The most relevant aspect from a procedural standpoint concerns the management of the number of invalidity attacks. bioMérieux’s case was in fact built on some fifty different attacks against the patent, including objections of lack of novelty, lack of inventive step, added matter and insufficiency. The Court makes clear that such an approach is not compatible with the requirements of efficiency and expedition which underpin the UPC system, and accordingly invites the claimant to select those attacks it considers the strongest and to rank them in order of importance.

 

The consequence is significant: once the attacks so selected are found to be unfounded, the Court considers it justified not to proceed to an examination of the remaining attacks, which it treats as less likely to succeed.
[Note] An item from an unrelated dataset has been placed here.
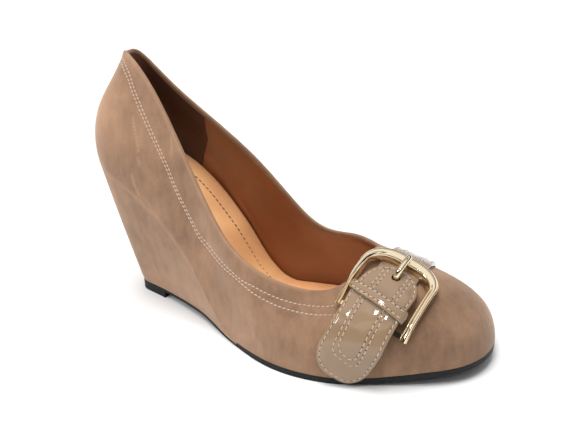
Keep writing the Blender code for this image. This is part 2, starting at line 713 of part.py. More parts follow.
def main():
    for old in list(bpy.data.objects):
        bpy.data.objects.remove(old)
    parts = bpy.data.collections.new("wedge_pump")
    cutters = bpy.data.collections.new("cutters")
    for collection in (parts, cutters):
        bpy.context.scene.collection.children.link(collection)

    suede = material("taupe suede", (0.33, 0.22, 0.15), 0.95)
    patent = material("taupe patent", (0.38, 0.28, 0.20), 0.15, coat=1)
    gold = material("pale gold", (0.85, 0.72, 0.52), 0.12, metallic=1)
    black = material("black sole", (0.02, 0.02, 0.02), 0.5)
    tan = material("tan insole leather", (0.60, 0.28, 0.12), 0.4)

    rows = rib_rows()
    vamp = Vamp(rows)
    make_outsole(rows, black, parts)
    make_lift(rows, black, parts)
    make_wedge(rows, suede, parts)
    make_insole(rows, tan, parts)
    make_upper(rows, suede, parts)
    make_strap(vamp, patent, parts)
    make_tab(vamp, patent, parts, cutters)
    make_keeper(vamp, patent, parts)
    make_frame(vamp, gold, parts, cutters)
    make_prong(vamp, gold, parts)


main()
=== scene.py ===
"""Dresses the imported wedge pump: suede, lining, insole, patent strap and tab, gold buckle and stitching.

Run as a script inside Blender. It is laid out as an add-on, so that each piece has its own operator and
the sizes and colours that a user would change are properties. Metres, the part's own frame.
"""

import math
from collections import namedtuple

import bmesh
import bpy
import numpy as np
from bpy.props import FloatProperty, FloatVectorProperty, PointerProperty
from mathutils import Matrix, Vector
from mathutils.bvhtree import BVHTree


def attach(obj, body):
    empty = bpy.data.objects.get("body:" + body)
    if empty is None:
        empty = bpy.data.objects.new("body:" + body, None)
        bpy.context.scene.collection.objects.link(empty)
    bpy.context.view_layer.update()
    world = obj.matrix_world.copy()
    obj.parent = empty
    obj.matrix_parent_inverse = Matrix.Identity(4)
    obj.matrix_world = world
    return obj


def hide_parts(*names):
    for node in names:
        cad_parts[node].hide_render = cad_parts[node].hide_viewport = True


bl_info = {
    "name": "Wedge pump",
    "version": (1, 0, 0),
    "blender": (4, 5, 0),
    "location": "3D View > Sidebar > Wedge pump",
    "description": "Builds a right wedge pump's suede, lining, strap, buckle and stitching",
    "category": "Object",
}

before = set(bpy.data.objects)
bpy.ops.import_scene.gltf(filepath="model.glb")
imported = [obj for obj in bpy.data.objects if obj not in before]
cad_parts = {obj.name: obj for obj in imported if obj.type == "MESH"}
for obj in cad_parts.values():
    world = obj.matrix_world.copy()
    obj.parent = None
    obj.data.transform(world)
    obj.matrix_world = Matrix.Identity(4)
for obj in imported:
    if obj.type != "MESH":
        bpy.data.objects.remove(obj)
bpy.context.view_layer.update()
ROOT = "root"

# Driving dimensions of the shoe
SOLE_LENGTH = 0.216  # back of the seat to the toe tip, seen from above
BALL_WIDTH = 0.083
SEAT_HEIGHT = 0.0782  # floor to the upper's lower edge at the back
BACK_HEIGHT = 0.059  # upper's lower edge to the collar at the back
THROAT_HEIGHT = 0.0467  # the same at the front of the opening
WALL = 0.0018  # suede and lining together
CLEARANCE = 0.0003  # between pieces that are glued or stitched together
INSOLE_THICKNESS = 0.0025
SOLE_THICKNESS = 0.003  # under the forefoot
SHANK_SOLE_THICKNESS = 0.0013  # the same sheet, skived thin under the wedge
TOE_SPRING = 0.006
LIFT_THICKNESS = 0.0052

# Strap, tab, keeper and buckle
FRAME_WIDTH = 0.0366
FRAME_TOP = -0.0045
FRAME_END = 0.038
FRAME_SLANT = 0.08  # the side towards the toe ends this share of its place higher
FRAME_LEG = 0.0033
FRAME_BAR = 0.0080  # the wide bar that the prong rests on
FRAME_CORNER = 0.0145
FRAME_HEIGHT = 0.0038
TAB_ROOM = 0.0024  # between the tab and each leg of the frame
TAB_WIDTH = FRAME_WIDTH - 2 * FRAME_LEG - 2 * TAB_ROOM
STRAP_INSET = 0.0028  # the strap is this much narrower than the tab on each side
STRAP_WIDTH = TAB_WIDTH - 2 * STRAP_INSET
STRAP_THICKNESS = 0.0019
STRAP_MIDDLE = -0.001  # fore of the buckle's middle
STRAP_END = 0.0185  # its outer end, hidden below the tab
TAB_THICKNESS = 0.0019
TAB_TOP = 0.006  # ends of the tab, measured down the outer side from the crown of the vamp
TAB_END = 0.0658
TAB_DRIFT = 0.0028  # how far the free end leans back from the buckle's middle
TAB_CORNER = 0.0095
TAB_TILT = 0.22  # at its end, the side towards the toe reaches this share of its place lower
KEEPER_WIDTH = 0.0052
KEEPER_TILT = 0.1  # its outer end lies this share lower than its inner one
KEEPER_THICKNESS = 0.0013
KEEPER_CORNER = 0.0009  # inside radius
KEEPER_CROWN = 0.0007  # how much higher its middle stands than its sides
KEEPER_PLACE = 0.0275
HEEL_BAR_WIDTH = 0.0022
HEEL_BAR_HEIGHT = 0.0016
PRONG_DIAMETER = 0.003
PRONG_HOLE = 0.0125
PRONG_TIP = 0.0006
PRONG_RUN = 0.0035  # from the hole to where it lies above the wide bar
PRONG_BEND = 0.0006
PRONG_CREST = 0.003  # where it stands highest

# Where the buckle sits: its core is a line through the vamp that slopes with the instep
BUCKLE_ALONG = 0.732  # share of the sole's length from the back of the seat
BUCKLE_RISE = 0.30  # share of the throat height
BUCKLE_SLOPE = math.radians(20)
BUCKLE_MIDDLE = 0.0035  # the frame's middle, along the core from its point above
VAMP_RADIUS = 0.037  # turns a distance round the vamp into an angle about the core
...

This places substantial responsibility on the parties as regards the selection and prioritisation of their objections: a high number of attacks is not treated as an advantage, but is expressly regarded as a sign of lack of strategy.

 

The decision then recalls a number of well-established principles on claim interpretation and on the assessment of patent validity, and clarifies in particular that, in order to assess whether or not a claimed invention was obvious to a person skilled in the art, the Court may rely on the problem-solution approach used by the EPO as a tool for assessing obviousness, but nothing prevents the Court from following a different approach. It also confirms that the claimant cannot introduce new challenges for the first time during the oral hearing.

 

Finally, the decision addresses certain non-negligible economic and procedural aspects. The two revocation actions joined in these proceedings are treated as a single action for the purpose of determining the overall value in dispute and, consequently, the ceiling for recoverable legal costs (€600,000). Within this maximum, Labrador, as the predominantly successful party, is awarded an amount of €400,000.

 

Labrador’s request to keep that amount confidential is, however, rejected: in the Court’s view, the mere indication of the figure does not, in itself, disclose commercially or strategically sensitive information sufficient to justify confidentiality measures.